One experiment asked 21 postgraduate and academic staff which of the following individuals they would regard as knowing Java:

  • A cannot program in Java, but knows that Java is a popular programming language.
  • B cannot write a Java program from scratch, but can make very simple changes to an existing Java program (such as changing a string constant that specifies a URL).
  • C can use a tool such as JBuilder to write a very simple Java program, but cannot use control flow constructs such as while loops.
  • D can write Java programs that use while loops, arrays, and the Java class libraries, but only within one class; she cannot write a program that consists of several classes.
  • E can create complex Java programs and classes, but needs to occasionally refer to documentation for details of the Java language and class libraries
  • The results were:

    _ NO YES
    A 21  0
    B 18  3
    C 16  5
    D  8 13
    E  0 21

    These answers reflect the environment from which the subjects were drawn.

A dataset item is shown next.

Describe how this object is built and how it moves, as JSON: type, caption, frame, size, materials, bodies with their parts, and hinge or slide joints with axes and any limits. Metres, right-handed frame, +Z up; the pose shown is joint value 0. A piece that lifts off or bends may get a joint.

When I wrote compilers for a living I did not consider that anybody knew a language unless they had written a compiler for it, a point of view echoed by other compiler writers I knew.

    I’m not sure that commercial developers would be happy with answer (E), in fact they could probably expand (E) into five separate questions that tested the degree to which a person was able to combine various elements of the language to create a meaningful whole. In the commercial world stage (E) is where people are expected to start.

    The criteria used to decide whether somebody knows a language depends on which group of people you talk to; academics, professional developers and compiler writers each have their own in-group standards. In a sense the question is irrelevant, a small amount of language knowledge applied well can be used to do a reasonable job of creating a program for most applications.